Google Glass ermöglicht Anwendungen, die Datenschützer in Alarmbereitschaft versetzen, so sollen Menschen etwa anhand ihrer Kleidung erkannt werden können. Ganz generell wird es möglich sein, noch leichter Aufnahmen von Personen zu machen, ohne dass diese es merken, als dies bisher schon mit Smartphones möglich ist. Gleichzeitig werden in den USA bereits Beeinträchtigungen im Straßenverkehr befürchtet - in West Virginia wurde zuletzt ein Verbot beim Autofahren gefordert. Auch Kampagnen wie die britische Initiative "Stop the Cyborgs", die vor dem Eingriff in die Privatsphäre warnen, haben sich bereits gegen das Gerät gebildet. Und auch in Lokalen könnte es in Zukunft neben dem Hundeverbotsschild auch ein Google-Glass-Verbotsschild geben, wie es eine US-Bar bereits medienwirksam angekündigt hat.

Doch wie sieht die gesetzliche Lage in Österreich eigentlich aus, darf man sich so eine Brille einfach aufsetzen, durch die Gegend spazieren und aufnehmen, was und wer einem so in den Sinn kommt? Befasst sich die Politik bereits mit der Frage, ob Google Glass aus dem Straßenverkehr zu verbannen sein wird? Oder ist die vorauseilende Kritik gar nichts weiter als unnötige Panikmache? Die futurezone hat sich dazu unter heimischen Rechtsexperten, Polit-Vertretern und Datenschützern umgehört.

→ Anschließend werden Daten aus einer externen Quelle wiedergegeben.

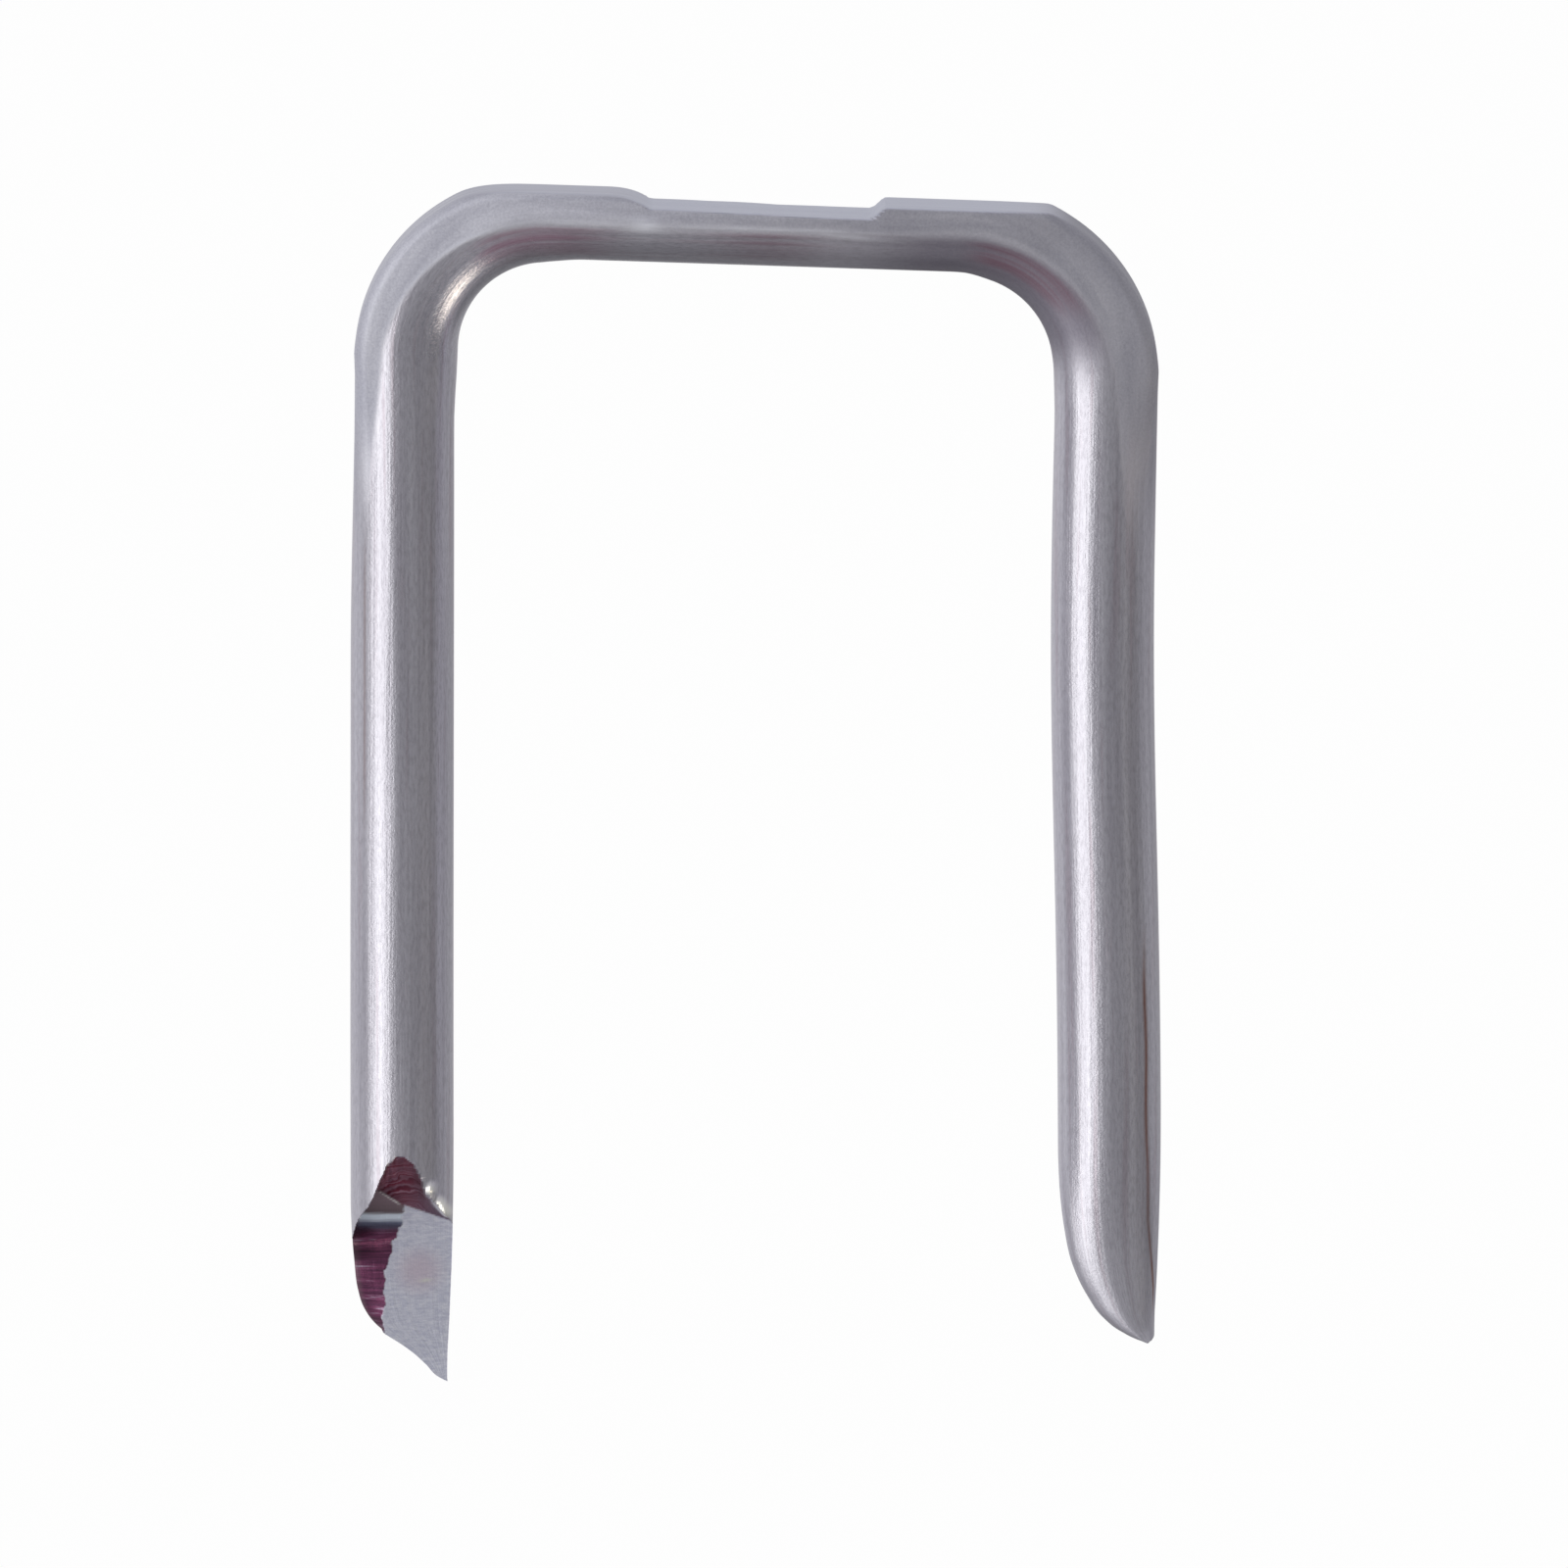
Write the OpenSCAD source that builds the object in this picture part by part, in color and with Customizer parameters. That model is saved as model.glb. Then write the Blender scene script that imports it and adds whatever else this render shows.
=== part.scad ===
// Cable staple: one length of round steel wire, sheared at a slant, bent into a U and struck flat
// on its crown. It is driven over a sheathed cable and holds it against timber.
//
// X runs across the staple, Y is its depth and +Z points from the points up to the crown.
// The origin is midway between the legs, level with the longer leg's point.

/* [Wire] */
// Diameter of the drawn wire
wire_d = 2.45; // [2.1:0.05:2.8]

/* [Channel for the cable] */
// Clear width between the legs
inside_w = 14.4; // [12.5:0.1:20]
// Clear height under the middle of the crown, from the longer leg's point
inside_h = 26.9; // [20:0.5:34]
// How much higher the right leg's point ends than the left leg's
right_leg_short = 1.3; // [0:0.1:3]

/* [Bends] */
// Inner radius of the left bend
left_bend_r = 2.2; // [1.4:0.1:3]
// Inner radius of the right bend
right_bend_r = 2.35; // [1.4:0.1:3]
// Slope of the crown, falling to the right, in degrees
crown_tilt = 2; // [0:0.5:3]
// Radius of the die's hollow, which squares off the outside of both bends
die_r = 5.1; // [4.8:0.05:5.6]
// Height of the struck face above the centre of that hollow's curve
die_rise = 4.56; // [4.4:0.02:4.8]

/* [Struck crown] */
// Height of the crown after the flat blow
crown_t = 1.6; // [1.5:0.02:1.8]
// Width to which the blow spreads the crown
crown_w = 2.7; // [2.5:0.05:3]
// Height of the flat sides that the die leaves under the struck face
side_flat_h = 0.78; // [0.6:0.02:0.9]
// Bevel along both edges of the struck face
edge_bevel = 0.18; // [0.05:0.01:0.3]

/* [Press mark] */
// Length of the press mark's floor
mark_l = 5.3; // [3:0.1:6.5]
// Depth of the press mark under the struck face
mark_depth = 0.26; // [0.1:0.02:0.36]
// Length of the slope at the mark's left end
left_ramp_l = 0.5; // [0.1:0.05:1]
// Length of the slope at the mark's right end
right_ramp_l = 0.3; // [0.1:0.05:1]

/* [Sheared points] */
// Height above the point at which the shear first bites into the wire
bite_h = 4.8; // [3.5:0.1:6]
// Slope of the shoulder under the bite, from level, in degrees
shoulder_slope = 40; // [30:1:55]
// Thickness of the tongue under the shoulder
tongue_root_t = 0.9; // [0.75:0.05:1.2]
// Thickness of the tongue level with its point
tongue_tip_t = 0.58; // [0.3:0.02:0.7]
// Slope of the tongue's torn lower edge, from level, in degrees
point_slope = 38; // [30:1:45]
// Height of the corner between the torn lower edge and the sheared side
corner_h = 1.2; // [0.8:0.05:1.5]
// Height above the point at which the sheared side reaches the wire's flank
flank_h = 3.6; // [2.5:0.1:4.5]

/* [Hidden] */
$fn = 96;
// How far each cutting tool reaches past the wire
reach = 10;
wire_r = wire_d / 2;
// Half the distance between the two legs' axes
half_span = inside_w / 2 + wire_r;
// Height of the unstruck wire's axis at the middle of the crown
axis_h = inside_h + wire_r;
// Radius of each bend at the wire's axis
left_axis_r = left_bend_r + wire_r;
right_axis_r = right_bend_r + wire_r;
// Height of each bend's centre, where its leg ends and the bend begins. Both bends touch the
// sloping crown and their own upright leg.
left_centre_h = axis_h - (left_axis_r - (half_span - left_axis_r) * sin(crown_tilt)) / cos(crown_tilt);
right_centre_h = axis_h - (right_axis_r + (half_span - right_axis_r) * sin(crown_tilt)) / cos(crown_tilt);
// Where the straight crown begins and ends, along its own slope from its middle
left_crown_x = (left_axis_r - half_span) * cos(crown_tilt) - (left_centre_h - axis_h) * sin(crown_tilt);
right_crown_x = (half_span - right_axis_r) * cos(crown_tilt) - (right_centre_h - axis_h) * sin(crown_tilt);
// The crown's own height is measured from the wire's axis: struck face, mark floor and crease
face_z = crown_t - wire_r;
floor_z = face_z - mark_depth;
crease_z = face_z - side_flat_h;
// Room on each side between the die and the legs, so that its hollow runs out on them
die_gap = 0.03;
// The centre of the hollow's curve over each leg
die_x = half_span + wire_r + die_gap - die_r;
die_mid_h = axis_h + face_z - die_rise;
// Where the crown's flat sides run back into the round underside
tuck_y = wire_r * 0.8;
tuck_z = -sqrt(wire_r ^ 2 - tuck_y ^ 2);
// Depth, from the wire's axis, of the tongue's front at the shoulder and at the point
tongue_root_y = wire_r - tongue_root_t;
tongue_tip_y = wire_r - tongue_tip_t;
// The shoulder falls from the bite at the wire's front to the tongue's root
root_h = bite_h - (wire_r + tongue_root_y) * tan(shoulder_slope);
// How far from the wire's axis the point lies: on the wire's flank, at the tongue's front
point_x = sqrt(wire_r ^ 2 - tongue_tip_y ^ 2);
corner_x = point_x - corner_h / tan(point_slope);

// The left leg and its bend, seen from the bend's centre: a leg that ends level with it on the -X
// side, and a bend that turns the wire from there towards +X by a number of degrees
module leg_and_bend(axis_r, leg_l, turn) {
    translate([-axis_r, 0, -leg_l])
        cylinder(r = wire_r, h = leg_l);
    rotate([-90, 0, 0])
        rotate([0, 0, 180])
            rotate_extrude(angle = turn)
                translate([axis_r, 0])
                    circle(r = wire_r);
}

// The metal that the blow spreads sideways, in the crown's end view: flat sides, a flat top with
// bevelled edges, and a slope back under the wire
module spread_section() {
    polygon([
        [-crown_w / 2, crease_z],
        [-tuck_y, tuck_z],
        [tuck_y, tuck_z],
        [crown_w / 2, crease_z],
        [crown_w / 2, face_z - edge_bevel],
        [crown_w / 2 - edge_bevel, face_z],
        [edge_bevel - crown_w / 2, face_z],
        [-crown_w / 2, face_z - edge_bevel],
    ]);
}

// The spread metal of the crown, which seen from above is a bar with round ends
module crown_spread() {
    intersection() {
        translate([-half_span, 0, 0])
            rotate([90, 0, 90])
                linear_extrude(2 * half_span)
                    spread_section();
        translate([0, 0, -reach])
            linear_extrude(2 * reach)
                union() {
                    translate([left_crown_x, -crown_w / 2])
                        square([right_crown_x - left_crown_x, crown_w]);
                    for (x = [left_crown_x, right_crown_x])
                        translate([x, 0])
                            circle(d = crown_w);
                }
    }
}

// Everything above the struck face, and the press mark with its two sloping ends
module crown_blow() {
    rotate([90, 0, 0])
        linear_extrude(2 * reach, center = true)
            polygon([
                [-half_span - reach, face_z],
                [-mark_l / 2 - left_ramp_l, face_z],
                [-mark_l / 2, floor_z],
                [mark_l / 2, floor_z],
                [mark_l / 2 + right_ramp_l, face_z],
                [half_span + reach, face_z],
                [half_span + reach, reach],
                [-half_span - reach, reach],
            ]);
}

// What the die squares off a bend on the -X side: the corner outside its hollow
module bend_blow(die_h) {
    translate([-die_x, 0, die_h])
        difference() {
            translate([-reach, -reach, 0])
                cube([reach, 2 * reach, reach]);
            rotate([90, 0, 0])
                cylinder(r = die_r, h = 3 * reach, center = true);
        }
}

// What the shear takes off the end of a leg whose axis is Z and whose point is at height 0.
// The bite opens towards -Y, and the point is left on the +X side.
module shear_cut() {
    // The shoulder and the tongue's front face
    rotate([90, 0, 90])
        linear_extrude(2 * reach, center = true)
            polygon([
                [-wire_r - reach, bite_h + reach * tan(shoulder_slope)],
                [tongue_root_y, root_h],
                [tongue_tip_y, 0],
                [tongue_tip_y, -reach],
                [-wire_r - reach, -reach],
            ]);
    // The sheared side and the torn lower edge
    rotate([90, 0, 0])
        linear_extrude(2 * reach, center = true)
            polygon([
                [-wire_r, flank_h],
                [corner_x, corner_h],
                [point_x, 0],
                [point_x + reach, 0],
                [point_x + reach, -reach],
                [-wire_r - reach, -reach],
                [-wire_r - reach, flank_h],
            ]);
}

module staple_wire() {
    color("#a6a6ae")
        difference() {
            union() {
                translate([left_axis_r - half_span, 0, left_centre_h])
                    leg_and_bend(left_axis_r, left_centre_h, 90 + crown_tilt);
                // The straight stretch between the bends, before it is struck
                translate([0, 0, axis_h])
                    rotate([0, crown_tilt, 0])
                        translate([left_crown_x, 0, 0])
                            rotate([0, 90, 0])
                                cylinder(r = wire_r, h = right_crown_x - left_crown_x);
                translate([half_span - right_axis_r, 0, right_centre_h])
                    mirror([1, 0, 0])
                        leg_and_bend(right_axis_r, right_centre_h - right_leg_short, 90 - crown_tilt);
                translate([0, 0, axis_h])
                    rotate([0, crown_tilt, 0])
                        crown_spread();
            }
            translate([0, 0, axis_h])
                rotate([0, crown_tilt, 0])
                    crown_blow();
            bend_blow(die_mid_h + die_x * tan(crown_tilt));
            mirror([1, 0, 0])
                bend_blow(die_mid_h - die_x * tan(crown_tilt));
            translate([-half_span, 0, 0])
                shear_cut();
            translate([half_span, 0, right_leg_short])
                mirror([0, 1, 0])
                    shear_cut();
        }
}

staple_wire();
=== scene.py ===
# %% [markdown]
# # A cable staple in Blender
# The real thing is one length of zinc plated steel wire. A machine shears it at a slant, bends it
# into a U around a former and flattens its crown with a blow, so that it can be driven over a
# cable. The exact solid comes in as a fixed frame. This script lays a finer skin over it, which
# has what exact solids leave out: soft pressed edges, draw lines, torn and burnished metal.

# %% Load the frame
import math

import bpy
import numpy as np
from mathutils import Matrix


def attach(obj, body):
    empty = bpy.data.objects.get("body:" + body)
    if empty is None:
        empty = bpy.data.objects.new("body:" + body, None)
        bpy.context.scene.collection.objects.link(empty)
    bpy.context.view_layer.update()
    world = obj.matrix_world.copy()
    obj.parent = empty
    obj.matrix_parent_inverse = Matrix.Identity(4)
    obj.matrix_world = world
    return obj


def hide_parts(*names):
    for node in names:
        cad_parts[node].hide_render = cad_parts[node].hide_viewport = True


bpy.context.scene.view_settings.view_transform = "Standard"
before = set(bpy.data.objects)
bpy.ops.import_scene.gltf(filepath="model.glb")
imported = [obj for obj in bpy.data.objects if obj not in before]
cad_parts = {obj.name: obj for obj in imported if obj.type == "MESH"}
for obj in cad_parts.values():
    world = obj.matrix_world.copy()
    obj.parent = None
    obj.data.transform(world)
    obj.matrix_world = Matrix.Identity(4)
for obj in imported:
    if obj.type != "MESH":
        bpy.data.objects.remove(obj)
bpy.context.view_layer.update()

# %% [markdown]
# ## Sizes
# The sizes are those of the solid, in millimetres. Where the photographed staple departs from a
# neat drawing by a tenth of a millimetre or so, such as in how its legs lean, the skin follows the
# real one.

# %% Sizes in millimetres
MM = 0.001                # a Blender unit is a metre
WIRE_R = 1.225            # radius of the drawn wire
LEFT_X, RIGHT_X = -8.36, 8.36       # the legs' axes where they meet their bends
LEFT_Z, RIGHT_Z = 24.82, 24.34      # heights of the bends' centres
LEFT_BEND, RIGHT_BEND = 3.40, 3.56  # bend radii at the wire's axis
TILT = math.radians(2.0)            # the crown falls to the right
LEFT_TIP_Z, RIGHT_TIP_Z = 0.0, 1.2  # how high each point ends
TIP_H = 6.2                         # length of leg that the shear can reach
print("overall", round(RIGHT_X - LEFT_X + 2 * WIRE_R, 2), "mm across")


def smooth(x, low, high):
    """Smoothstep: 0 below low, 1 above high, and 3t^2 - 2t^3 between them. Where low is the larger
    of the two, it falls from 1 to 0 on the way up."""
    t = np.clip((np.asarray(x, float) - low) / (high - low), 0, 1)
    return t * t * (3 - 2 * t)


def soft_min(a, b, k):
    """The smaller of two values, with the corner where they cross rounded over a width of k."""
    h = np.clip(0.5 + 0.5 * (b - a) / k, 0, 1)
    return b + (a - b) * h - k * h * (1 - h)


# %% [markdown]
# ## The line that the wire follows
# The wire's axis is two upright lines, two arcs and a sloping line between them. It is worked out
# as a list of stations. Each has a place, and the direction that points out of the U, because the
# die presses the wire from outside. A curve object with a bevel could carry a round wire along the
# line, but it could not change the section from round to pressed on the way.

# %% Stations along the wire
def arc(cx, cz, radius, a0, a1, n):
    """Points of a circle's arc from angle a0 to a1, and the directions out of the circle."""
    a = np.linspace(a0, a1, n)
    out = np.stack([np.cos(a), np.sin(a)], 1)
    return np.array([cx, cz]) + radius * out, out


def line(p0, p1, out, n):
    """n evenly spaced points from p0 to p1, all with the same outward direction."""
    t = np.linspace(0, 1, n)[:, None]
    return p0 + (np.array(p1) - p0) * t, np.tile(out, (n, 1))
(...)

Datenschützer: "Vordergründig nichts Neues"
Zunächst einmal sei Google Glass vordergründig nicht Neues, sagt Datenschützer Hans Zeger von der Arge Daten im Gespräch mit der futurezone. Zeger hat sich nach eigenen Aussagen schon seit einigen Jahren mit Videobrillen im Allgemeinen auseinandergesetzt. "Um ehrlich zu sein, bin ich überrascht, dass das Ganze erst jetzt ein Thema wird. Die Technologie dahinter ist ja an sich nicht mehr so neu", sagt der Datenschützer.

Es handle sich hier um eine Kombination aus verschiedenen Techniken. "Es gelten dieselben gesetzlichen Bestimmungen wie bei anderer Datenerfassung", sagt Zeger. In erster Linie gehe es dabei wohl um Privatsphäre-Bestimmungen, etwa wenn zufällige Aufnahmen mit der Brille gemacht würden. Aus rechtlicher Sicht sei Google Glass gleich zu betrachten wie ein Smartphone oder eine Videokamera.

Dem pflichtet auch Anwältin Bettina Windisch-Altieri bei, die sich unter anderem auf Internet- und IT-Recht spezialisiert hat. "Das Tragen einer solchen Brille wäre in Österreich an sich wohl nicht verboten. Google Glass bietet ähnliche Funktionen wie handelsübliche Smartphones." Kritisch zu untersuchen seien allerdings mögliche Anwendungen der Brille.

Aufnahmen von Personen heikel
"Problematisch wird es sicher, wenn mit der Brille Personen ohne ihr Wissen und ihre Zustimmung gefilmt oder fotografiert werden - noch dazu, wenn es sich um private oder sogar intime Situationen handelt und diese Bilder oder Videos dann auch im Internet verbreitet oder auf ausländischen Servern ausgewertet werden", erklärt die Rechtsexpertin. Hier greife der Schutz der Privatsphäre einer Person und der Datenschutz ein. "Darüber hinaus ist das Bild einer Person auch urheberrechtlich vor ungewollter Verbreitung und Veröffentlichung geschützt", erläutert Windisch-Altieri den rechtlichen Rahmen.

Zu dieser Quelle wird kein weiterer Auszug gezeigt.